Of course, test systems you are STORING the data on need to be MAINTAINED while they are still running, even if the project has died. Patching, passwords, brute force attacks, SQL injection threats, all of these overheads still have to be considered, addressed, and acted on if there is any data on the test system. Which begs the question:
If you aren’t using it and you are having to maintain it, really you should think about DISPOSING of it. In this case, it may have been a question of simply droppping all the user login information that was being used from the database but leaving everything else there. That would have eliminated the risk. The site code and other data would have remained in place but would not have been a timebomb likely to attract attention. There’s less hacker kudos in posting obsolete product data compared to emails and passwords.

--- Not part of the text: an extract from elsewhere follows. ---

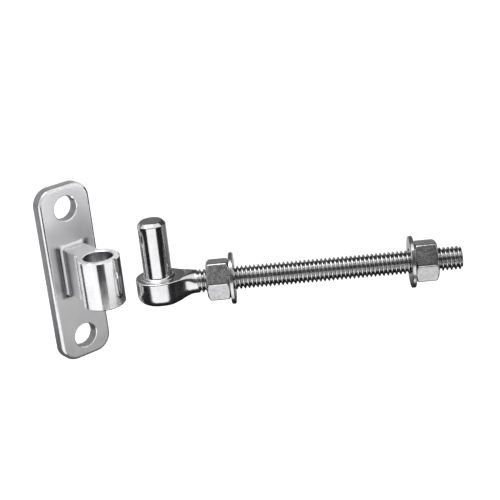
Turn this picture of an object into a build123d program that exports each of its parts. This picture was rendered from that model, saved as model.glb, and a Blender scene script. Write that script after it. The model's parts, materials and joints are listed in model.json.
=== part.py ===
# J-bolt gate hinge: a forged hook bolt that goes through the gate post, its two nuts and
# washers, and the cast bracket that screws to the gate and drops over the hook's pin.
# The bracket stands beside the pin, off it, turned as a gate half open would turn it.
# Z runs up the pin and X along the threaded rod. The origin is the foot of the pin's wall.
import os
from math import cos, pi, radians, sin, tan
from build123d import *

# Hook bolt, a 5/16 in rod with 18 threads to the inch
thread_diameter = 7.94
rod_reach = 101.6
rod_end_chamfer = 0.7
neck_end = 12.3

# Hook boss at the end of the rod, its heights measured from the rod's axis
boss_diameter = 15.4
boss_stretch = 1.2
boss_top = 3.0
boss_bottom = -5.9
boss_under_round = 3.5
boss_top_round = 0.5
neck_run = 9.3
neck_root_width = 14.2
neck_lift = 0.3
neck_fullness = 1.2
neck_sections = 6

# Pin that carries the bracket, 3/8 in
pin_diameter = 9.525
pin_length = 19.9
pin_top_chamfer = 1.1
collar_width = 0.35
collar_height = 0.3
pin_root_round = 0.8

# Hex nuts, 1/2 in across the flats
nut_across_flats = 12.7
nut_height = 7.8
nut_turn = 52.4
nut_corner_cut = 30.0
nut_flat_ring = 0.94
nut_countersink = 0.5
nut_clearance = 0.08

# Flat washers
washer_diameter = 17.46
washer_thickness = 1.4
washer_clearance = 0.36
washer_edge_break = 0.25

# Where the nuts stand: the bare thread before the inner one and past the outer one
thread_before_nut = 3.9
thread_past_nut = 8.2

# Bracket: barrel and web, their heights measured from the rod's axis
barrel_diameter = 14.6
barrel_length = 17.1
barrel_bottom = -4.9
barrel_clearance = 0.3
barrel_edge_break = 0.4
bore_chamfer = 0.35
web_thickness = 8.6
web_reach = 16.75
web_root_round = 1.5
web_barrel_round = 1.0

# Bracket: plate
plate_width = 20.0
plate_height = 63.6
plate_thickness = 4.4
plate_corner_round = 6.0
plate_front_round = 1.3
plate_back_break = 0.4
plate_hole_diameter = 8.75
plate_hole_inset = 8.0
plate_hole_chamfer = 0.25
plate_drop = 1.85

# Where the bracket stands: its bore ahead of the pin, and how far its face is turned
bracket_gap = 19.2
bracket_turn = -50.5

# Values that follow
thread_radius = thread_diameter / 2
pin_radius = pin_diameter / 2
collar_radius = pin_radius + pin_root_round + collar_width
collar_top = boss_top + collar_height
pin_top = boss_top + pin_length
rod_level = -(collar_top + pin_root_round)
inner_nut_start = neck_end + thread_before_nut
inner_washer_start = inner_nut_start + nut_height
outer_nut_start = rod_reach - thread_past_nut - nut_height
outer_washer_start = outer_nut_start - washer_thickness
bore_radius = pin_radius + barrel_clearance
barrel_middle = barrel_bottom + barrel_length / 2
plate_middle = barrel_middle - plate_drop
plate_hole_spacing = plate_height - 2 * plate_hole_inset
web_length = web_reach + plate_thickness / 2

rod_axis = Axis((0, 0, rod_level), (1, 0, 0))
bolt_side = Plane(origin=(0, 0, rod_level), x_dir=(1, 0, 0), z_dir=(0, -1, 0))
bracket_frame = Plane(
    origin=(-bracket_gap, 0, rod_level),
    x_dir=(cos(radians(bracket_turn)), sin(radians(bracket_turn)), 0),
    z_dir=(0, 0, 1),
)


def across_rod(distance, rise=0.0):
    """A plane square to the rod, at a distance from the pin's axis."""
    return Plane(origin=(distance, 0, rod_level + rise), x_dir=(0, 1, 0), z_dir=(1, 0, 0))


def neck_section(share):
    """Half width, half height and rise of the neck, from the boss (0) to the thread (1)."""
    flare = (1 + cos(pi * share**neck_fullness)) / 2
    half_width = thread_radius + (neck_root_width / 2 - thread_radius) * flare
    top = thread_radius + (boss_top - thread_radius) * flare
    bottom = -thread_radius + (boss_bottom + neck_lift + thread_radius) * flare
    return half_width, (top - bottom) / 2, (top + bottom) / 2


def at_height(height):
    """A test for the points of a sketch that lie at one height."""
    return lambda point: abs(point.Y - height) < 0.001


def boss_plan(height):
    """The boss seen from above, drawn out a little towards the rod, at a height over the rod."""
    with BuildSketch(Plane(origin=(boss_stretch / 2, 0, rod_level + height))) as plan:
        SlotCenterToCenter(boss_stretch, boss_diameter)
    return plan.sketch


# Hook bolt: boss, neck, rod and pin forged as one
with BuildPart() as hook_bolt:
    extrude(boss_plan(boss_bottom), amount=boss_top - boss_bottom)
    fillet(edges().group_by(Axis.Z)[0], boss_under_round)
    fillet(edges().group_by(Axis.Z)[-1], boss_top_round)

    for step in range(neck_sections):
        share = step / (neck_sections - 1)
        half_width, half_height, rise = neck_section(share)
        with BuildSketch(across_rod(neck_end - neck_run * (1 - share), rise)):
            Ellipse(half_width, half_height)
    loft()

    with BuildSketch(across_rod(neck_end)):
        Circle(thread_radius)
    extrude(amount=rod_reach - neck_end)
    chamfer(edges().group_by(Axis.X)[-1], rod_end_chamfer)

    extrude(boss_plan(boss_top), amount=thread_radius, mode=Mode.SUBTRACT)

    with BuildSketch(bolt_side) as pin_half:
        with BuildLine():
            Polyline(
                (0, 0),
                (collar_radius, 0),
                (collar_radius, boss_top),
                (collar_radius - collar_height, collar_top),
                (pin_radius, collar_top),
                (pin_radius, pin_top),
                (0, pin_top),
                close=True,
            )
        make_face()
        fillet(pin_half.vertices().filter_by(at_height(collar_top)).sort_by(Axis.X)[0], pin_root_round)
    revolve(axis=Axis.Z)
    chamfer(edges().group_by(Axis.Z)[-1], pin_top_chamfer)
hook_bolt.part.label = "hook_bolt"


def hex_nut(start):
    """A hex nut with its corners turned off at both ends and its bore countersunk."""
    ring_radius = nut_across_flats / 2 * nut_flat_ring
    corner_radius = nut_across_flats / 2 / cos(radians(30))
    cut_depth = (corner_radius - ring_radius) * tan(radians(nut_corner_cut))
    with BuildPart() as nut:
        with BuildSketch(across_rod(start)):
            RegularPolygon(nut_across_flats / 2, 6, major_radius=False, rotation=nut_turn)
        extrude(amount=nut_height)
        with BuildSketch(bolt_side):
            with BuildLine():
                Polyline(
                    (start, 0),
                    (start, ring_radius),
                    (start + cut_depth, corner_radius),
                    (start + nut_height - cut_depth, corner_radius),
                    (start + nut_height, ring_radius),
                    (start + nut_height, 0),
                    close=True,
                )
            make_face()
        revolve(axis=rod_axis, mode=Mode.INTERSECT)
        with BuildSketch(across_rod(start)):
            Circle(thread_radius + nut_clearance)
        extrude(amount=nut_height, mode=Mode.SUBTRACT)
        chamfer(faces().filter_by(GeomType.CYLINDER).edges(), nut_countersink)
    return nut.part


def flat_washer(start):
    """A flat washer that stands square on the rod."""
    with BuildPart() as washer:
        with BuildSketch(across_rod(start)):
            Circle(washer_diameter / 2)
            Circle(thread_radius + washer_clearance, mode=Mode.SUBTRACT)
        extrude(amount=washer_thickness)
        chamfer(edges().filter_by(GeomType.CIRCLE), washer_edge_break)
    return washer.part


inner_nut = hex_nut(inner_nut_start)
inner_nut.label = "inner_nut"
outer_nut = hex_nut(outer_nut_start)
outer_nut.label = "outer_nut"
inner_washer = flat_washer(inner_washer_start)
inner_washer.label = "inner_washer"
outer_washer = flat_washer(outer_washer_start)
outer_washer.label = "outer_washer"

# Bracket: barrel, web and plate cast as one
facing = Axis(bracket_frame.origin, bracket_frame.x_dir)
plate_face = Plane(
    origin=bracket_frame.from_local_coords(Vector(-web_reach, 0, plate_middle)),
    x_dir=bracket_frame.y_dir,
    z_dir=bracket_frame.x_dir,
)


def web_side_of(bracket):
    """The plate's flat face that the web grows out of, the only one with a loop inside it."""
    flat = bracket.faces().filter_by(facing)
    return flat.filter_by(lambda face: len(face.inner_wires()) > 0)[0]


with BuildPart() as gate_bracket:
    with BuildSketch(bracket_frame.offset(barrel_bottom)) as barrel_plan:
        Circle(barrel_diameter / 2)
        with Locations((-web_length / 2, 0)):
            Rectangle(web_length, web_thickness)
        fillet(barrel_plan.vertices().group_by(Axis.X)[1], web_barrel_round)
    extrude(amount=barrel_length)
    chamfer(edges().group_by(Axis.Z)[0], barrel_edge_break)
    chamfer(edges().group_by(Axis.Z)[-1], barrel_edge_break)

    with BuildSketch(plate_face):
        RectangleRounded(plate_width, plate_height, plate_corner_round)
    extrude(amount=-plate_thickness)
    fillet(web_side_of(gate_bracket).inner_wires()[0].edges(), web_root_round)
    fillet(web_side_of(gate_bracket).outer_wire().edges(), plate_front_round)
    chamfer(faces().sort_by(facing)[0].edges(), plate_back_break)

    with BuildSketch(bracket_frame.offset(barrel_bottom)):
        Circle(bore_radius)
    extrude(amount=barrel_length, mode=Mode.SUBTRACT)
    bore = faces(Select.LAST).filter_by(GeomType.CYLINDER)
    chamfer(bore.edges().filter_by(GeomType.CIRCLE), bore_chamfer)

    with BuildSketch(plate_face):
        with GridLocations(0, plate_hole_spacing, 1, 2):
            Circle(plate_hole_diameter / 2)
    extrude(amount=-plate_thickness, mode=Mode.SUBTRACT)
    holes = faces(Select.LAST).filter_by(GeomType.CYLINDER)
    chamfer(holes.edges().filter_by(GeomType.CIRCLE), plate_hole_chamfer)
gate_bracket.part.label = "gate_bracket"

os.makedirs("parts", exist_ok=True)
export_step(hook_bolt.part, "parts/hook_bolt.step")
export_step(inner_nut, "parts/inner_nut.step")
export_step(outer_nut, "parts/outer_nut.step")
export_step(inner_washer, "parts/inner_washer.step")
export_step(outer_washer, "parts/outer_washer.step")
export_step(gate_bracket.part, "parts/gate_bracket.step")
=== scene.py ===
import json
from math import cos, pi, radians, sin, tan, tau

import bmesh
import bpy
from mathutils import Matrix, Vector


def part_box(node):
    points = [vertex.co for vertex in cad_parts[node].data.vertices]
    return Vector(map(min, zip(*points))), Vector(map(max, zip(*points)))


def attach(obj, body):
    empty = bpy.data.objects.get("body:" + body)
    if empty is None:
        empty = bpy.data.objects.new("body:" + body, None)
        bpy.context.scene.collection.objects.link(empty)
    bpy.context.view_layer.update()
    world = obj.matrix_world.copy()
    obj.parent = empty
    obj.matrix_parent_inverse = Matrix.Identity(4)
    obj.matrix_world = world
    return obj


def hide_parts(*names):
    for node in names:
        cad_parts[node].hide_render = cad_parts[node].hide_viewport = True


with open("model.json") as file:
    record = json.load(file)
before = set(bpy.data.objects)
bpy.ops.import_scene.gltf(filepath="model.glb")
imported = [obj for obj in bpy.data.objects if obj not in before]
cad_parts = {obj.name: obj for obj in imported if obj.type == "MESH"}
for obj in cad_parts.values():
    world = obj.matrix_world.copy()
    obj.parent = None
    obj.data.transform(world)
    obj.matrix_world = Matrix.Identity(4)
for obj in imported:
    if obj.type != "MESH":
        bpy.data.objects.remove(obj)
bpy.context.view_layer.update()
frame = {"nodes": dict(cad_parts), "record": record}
nodes = frame["nodes"]
mounts = {mount["name"]: mount for mount in frame["record"]["mounts"]}
bolt_low, bolt_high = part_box("hook_bolt")

# Rod and thread, in metres, and the thread's form in shares of half a pitch
ROD_LEVEL = mounts["post_clamp"]["pos_m"][2]
ROD_END = bolt_high.x
NECK_END = 0.0123
ROD_START = NECK_END - 0.0004
END_CHAMFER = 0.0007
CREST = 0.00397
PITCH = 0.0254 / 18
DEPTH = 0.6134 * PITCH
THREAD_START = NECK_END + 0.0002
THREAD_RUN_IN = 0.0016
ROOT_SHARE = 0.14
FLANK_SHARE = 0.72
RIDGE_SOFTNESS = 0.05

# Boss and neck, in millimetres, with heights over the rod's axis
ROD_RADIUS = 3.97
NECK_STOP = 12.3
NECK_RUN = 9.3
NECK_OVERLAP = 0.4
NECK_FULLNESS = 1.2
NECK_SPREAD = 2.5
NECK_WAIST = 1.6
BOSS_CENTRE = 0.8
BOSS_RADIUS = 7.7
BOSS_TOP = 3.0
BOSS_BOTTOM = (bolt_low.z - ROD_LEVEL) * 1000
BOSS_TOP_ROUND = 0.5
BOSS_UNDER_ROUND = 3.5
WAIST_SOFTNESS = 0.04
WAIST_RUN = 2.0
SEAT_CENTRE = 0.6
SEAT_RADIUS = 8.35
SEAT_SHOULDER = 0.5
SEAT_RISE = 1.5
SEAT_CURVE = 1.5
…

Of course, this is not an isolated problem, and it is not just a case of test systems. In my career I’ve seen data migration teams declare “Mission Accomplished” and walk away from the project leaving the original source systems up and running and accessible and requiring support and maintenance that won’t be available because the ‘official’ enterprise systems architecture doesn’t have them on it any more… because they were migrated into “System X”.
When I put my feet into new shoes, I get rid of my old ones. That is the circle of the Asset Life Cycle. It’s time that organisations get it.